**TASK DESCRIPTION:**
Where a line in the listing contains the string "bodies", copy that line out.

**COLLECTED MATERIAL:**
★ ★ ★ ★

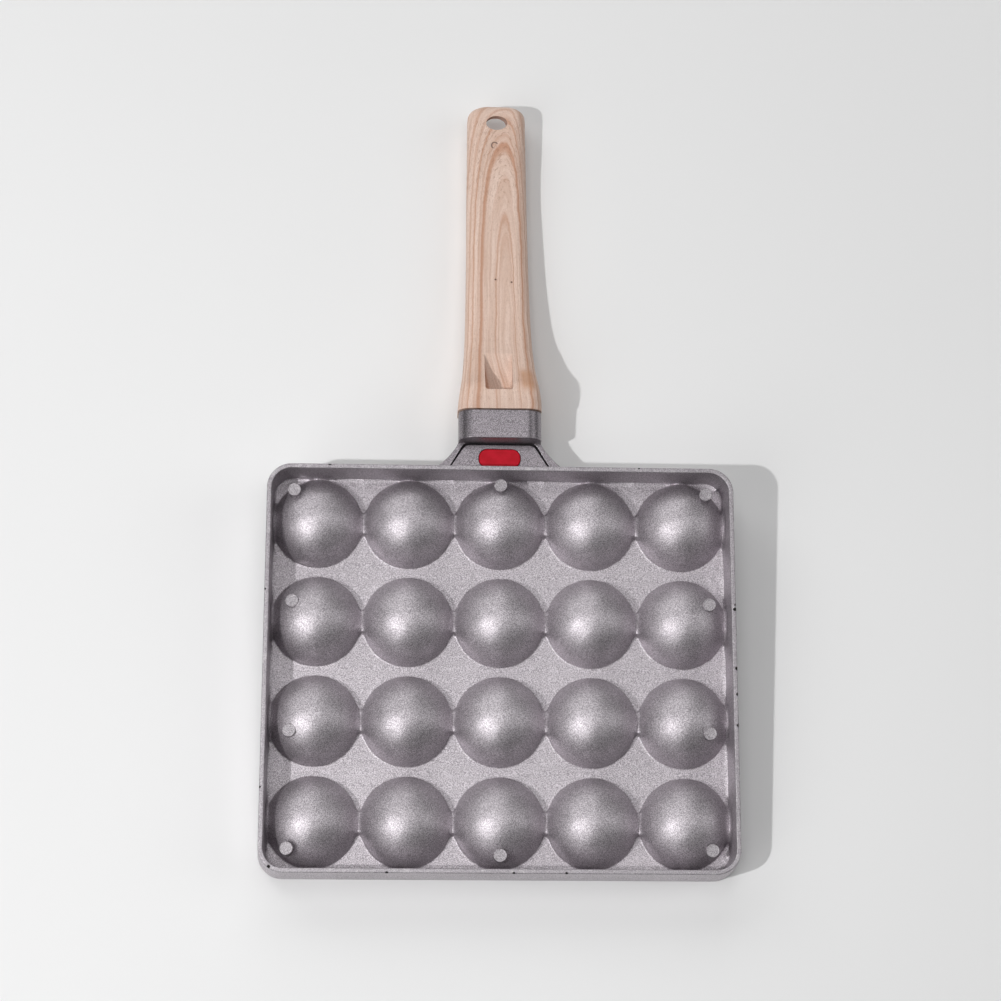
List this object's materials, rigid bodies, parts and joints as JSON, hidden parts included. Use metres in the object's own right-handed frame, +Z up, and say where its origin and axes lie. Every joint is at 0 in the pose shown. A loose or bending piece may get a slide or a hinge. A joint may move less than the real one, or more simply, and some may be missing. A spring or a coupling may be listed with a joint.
{
  "type": "takoyaki maker",
  "caption": "Cast takoyaki pan with a grid of ball cups, grey sparkle coating and a curved wooden handle, lying with its underside up.",
  "frame": {"origin": "middle of the outline in plan, on the surface that the pan lies on", "axes": "+Z up from the surface, with the pan's underside up; +Y along the handle, away from the pan; +X to the right"},
  "size_m": [0.2416, 0.4256, 0.0412],
  "materials": {
    "grey_coating": "satin grey coating with fine metallic sparkle",
    "guard_coating": "satin dark grey coating",
    "red_silicone": "matte",
    "pale_wood": "smooth, lightly sealed",
    "steel": "zinc plated"
  },
  "bodies": {
    "root": {"pan_body": "grey_coating", "flame_guard": "guard_coating", "screw_plug": "red_silicone", "neck_screw_left": "steel", "neck_screw_right": "steel", "handle": "pale_wood", "handle_bolt": "steel", "flat_washer": "steel", "spring_washer": "steel"}
  },
  "joints": []
}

★ ★ ★ ★

**ANSWER TO THE PROBLEM:**
List this object's materials, rigid bodies, parts and joints as JSON, hidden parts included. Use metres in the object's own right-handed frame, +Z up, and say where its origin and axes lie. Every joint is at 0 in the pose shown. A loose or bending piece may get a slide or a hinge. A joint may move less than the real one, or more simply, and some may be missing. A spring or a coupling may be listed with a joint.
  "bodies": {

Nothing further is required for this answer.